Introduce practices such as ‘Performance Driven Culture’ which has been proved successful in the private sector. Recognise and appreciate the performances of teachers and principals formally and informally by higher authorities such as DDE & ZED/PDE. Have a rewarding system to recognise performing principals. This could motivate all principals to achieve high CFS standards.
A strategy need to be developed to provide CCM to all teachers by competent trainers. ISA capacities in CFS system too need to be constantly upgraded with success stories and lessons learnt from other districts and other countries. A mechanism need to be developed by the Zonal/DDE office to encourage ISAs visits to remote schools to enhance the capabilities of the teachers. Bringing training to the teachers, than sending teachers to the training is more appropriate to rural schools. More school based training for teachers in the form of quality circles need to be introduced. ISAs & DDEs should be more involved in adding value to the quality circles to sustain them.
Teachers need to be trained to handle multi-grade and multi-level lesson planning and teaching. Principals need ‘relationship building’ training where stronger relationships might keep teachers in the school. Better relationships with the Zonal and Divisional offices could
provide the required number of teachers. Strategy need to be developed to provide appropriate accommodation for teachers.
Educational tours are the only means of expanding the horizons of rural poverty stricken children, a fund need to be built in each school to subsidise needy children’s obligation. This need to be an annual event where children can look forward to & can be used by teachers to enrich the experiences of the children.
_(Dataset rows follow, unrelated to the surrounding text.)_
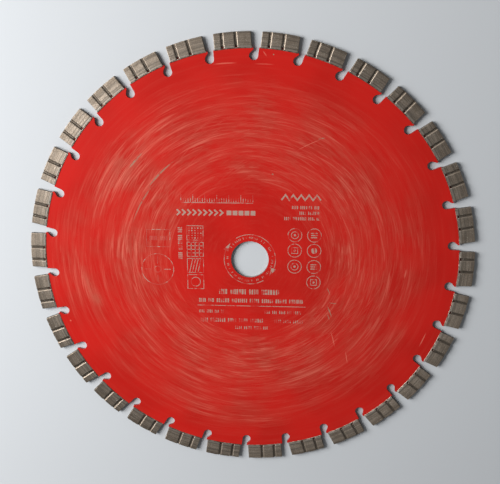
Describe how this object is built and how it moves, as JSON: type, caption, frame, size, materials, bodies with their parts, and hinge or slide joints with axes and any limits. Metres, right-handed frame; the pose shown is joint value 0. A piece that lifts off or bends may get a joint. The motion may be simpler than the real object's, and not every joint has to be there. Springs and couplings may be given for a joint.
{
  "type": "diamond cutting disc",
  "caption": "Flat segmented cutting disc: thin lacquered steel core with keyhole gullets, grooved diamond segments welded round its rim, and a plain central bore for the spindle.",
  "frame": {"origin": "centre of the bore, half-way through the thickness of the core", "axes": "+Z along the bore, out of the printed face; +X and +Y in the plane of the disc, +Y the upper side of the print; the disc lies flat"},
  "size_m": [0.3, 0.3, 0.0028],
  "materials": {
    "red_lacquer": "semi-gloss red lacquer on steel, scuffed in arcs round the bore",
    "sintered_metal": "matt grey-brown sintered metal, ground on both faces"
  },
  "bodies": {
    "root": {"steel_core": "red_lacquer", "segment_01": "sintered_metal", "segment_02": "sintered_metal", "segment_03": "sintered_metal", "segment_04": "sintered_metal", "segment_05": "sintered_metal", "segment_06": "sintered_metal", "segment_07": "sintered_metal", "segment_08": "sintered_metal", "segment_09": "sintered_metal", "segment_10": "sintered_metal", "segment_11": "sintered_metal", "segment_12": "sintered_metal", "segment_13": "sintered_metal", "segment_14": "sintered_metal", "segment_15": "sintered_metal", "segment_16": "sintered_metal", "segment_17": "sintered_metal", "segment_18": "sintered_metal", "segment_19": "sintered_metal", "segment_20": "sintered_metal", "segment_21": "sintered_metal", "segment_22": "sintered_metal", "segment_23": "sintered_metal", "segment_24": "sintered_metal", "segment_25": "sintered_metal", "segment_26": "sintered_metal", "segment_27": "sintered_metal", "segment_28": "sintered_metal", "segment_29": "sintered_metal", "segment_30": "sintered_metal"}
  },
  "joints": []
}
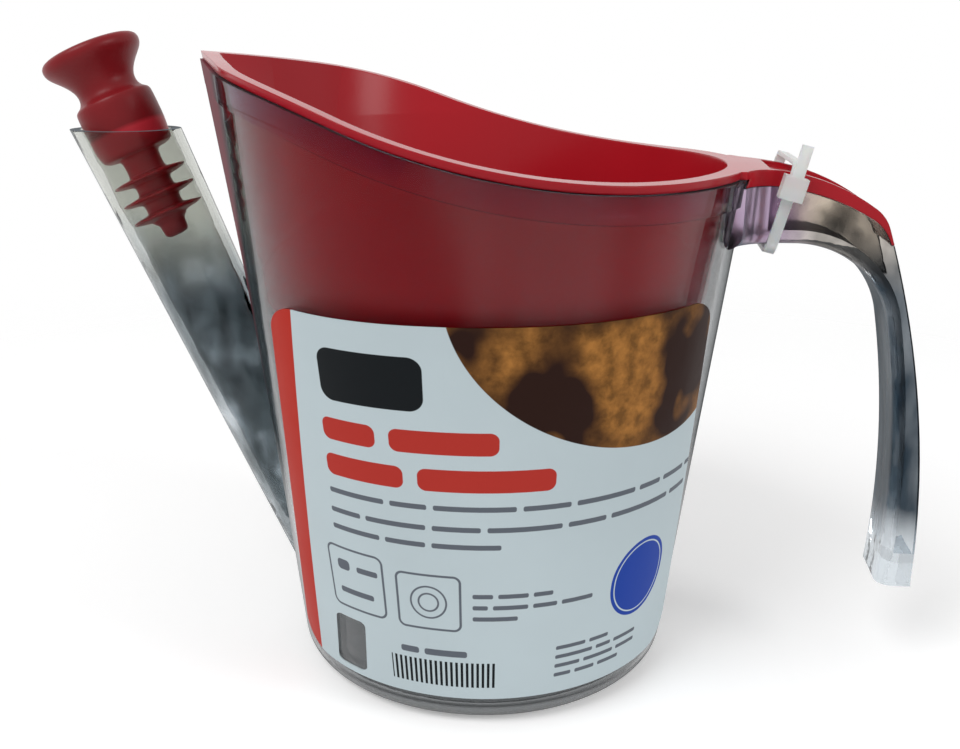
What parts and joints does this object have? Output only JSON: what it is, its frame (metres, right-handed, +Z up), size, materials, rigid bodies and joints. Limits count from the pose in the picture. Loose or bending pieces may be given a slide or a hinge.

As ‘children taking initiatives’ is a new area in the CFS system, a methodology need to be developed to encourage giving opportunities to children to take initiatives at class and school level. This methodology needs to be developed at Divisional/ Zonal level and passed down to the school.
Class rooms need to be partitioned with permanent or semi-permanent partitioning. CFS need to have special architectural designs that are child friendly and could provide a better learning environment. To make the classroom a conducive learning environment, more quality teaching-learning material need to be made available & encouraged to use.
Schools are healthy, safe and protective of children
Principals need to be provided health & hygiene training (not just awareness creation) and taken to institutions where clean toilets are maintained. SDPs requesting toilets need to be supported and proper usage of toilets need to be inculcated in children from initial grades. Children too should be given training (not awareness creation) on health & Hygiene.
Children need to be provided strong, safe and attractive buildings that would support learning. Minor repairs that are neglected by the authorities need to be attended or school need to be provided with resources to attend to it. Activities pertaining to safety in the SDPs need to be given priority.
The continuity of the midmorning meal need to be ensured while quality is maintained. It is important that schools look out for alternative sources to continue this activity in the event the present system stops.
Students, families and communities being actively engaged
Public Relations (PR) activities need to be further established in the schools to maintain mutual understanding between the school and the communities. Relationship building is again the key to community participation. Support need to be given to all schools to develop the SSAs & SDPs for a short period, till it is mainstreamed in the school system.
It is very important to maintain the positive image of CFS that is already created in the minds of the stakeholders. Strategies need to be developed to further strengthen the strengths while reducing weaknesses. Close monitoring and constant capacity building of all relevant Unicef staff, principals, teachers, ISAs, DDEs would support the project to bring in effectiveness and sustainability.
CFS capacity building
It is important that principals should be provided with refresher trainings at regular intervals to keep them constantly reminded so that it would renew their interest in their work. This could improve the commitment of the principals towards CFS that would in return improve the quality and productivity, and help the school to keep up with the pace with the CFS system.
Principals must be encouraged to transfer information to the teachers after receiving CFS capacity building inputs. However CFS training to teachers should be provided by professional trainers or ISAs trained for this purpose. Continuous training will maintain and improve quality and productivity of the service provided by the teachers and principals.
As it is difficult for teachers in remote schools to go for training, training programmes need to be brought to the teachers than teachers going to the training. These training programmes need to be organised appropriately according to the time specifications and needs of the school. ISAs who are expected to do this task need to be well trained and they too need to be supported with transportation. School based training need to be systematic with a proper TOR.
Further developing leadership qualities and guiding the principals in maximising opportunities to be effective & efficient, would help principals to do things right and how to find the right thing to do, and concentrate limited resources and efforts on them. Providing principals with skills of ‘Change Management’ would show and enhance better results, especially among principals that have been lethargic. As is it the principals that would be managing the opportunities arising as a result of the school becoming CFS, ‘Change Management’ would enable principals to manage the change towards a proactive stance, resulting in substantial benefits.
Experience sharing need to be encouraged for better understanding and seeing CFS from a different perspective that will enhance wider learning. CFS exchange visits should be an annual event where both parties will learn from each other and will strive to improve the schools to show each other. When the tours are organised priority need to be given to primary school teachers. Culturally bound gender concerns should be addressed eg giving opportunities to 2 lady teachers to travel out of the work station. The knowledge gained need to be shared with others to have a trickledown effect.
Schools are service providing institutions. Managing quality right through out at all levels, is essential for the success and growth of the institution. It is therefore important to have continuous quality improvement programmes integrated with the School Development Plan (school’s strategic plan), so that all stakeholders understand the basis of quality management, quality control and assurance. CFS quality standards need to be documented and disseminated to all CFS schools for repeated use (as guidelines). Encourage principals to invite Private Sector organisations/ quality specialists to make presentations on ‘quality’ at regular intervals. Schools need to be supported to develop a sustainability strategy while assuring quality services.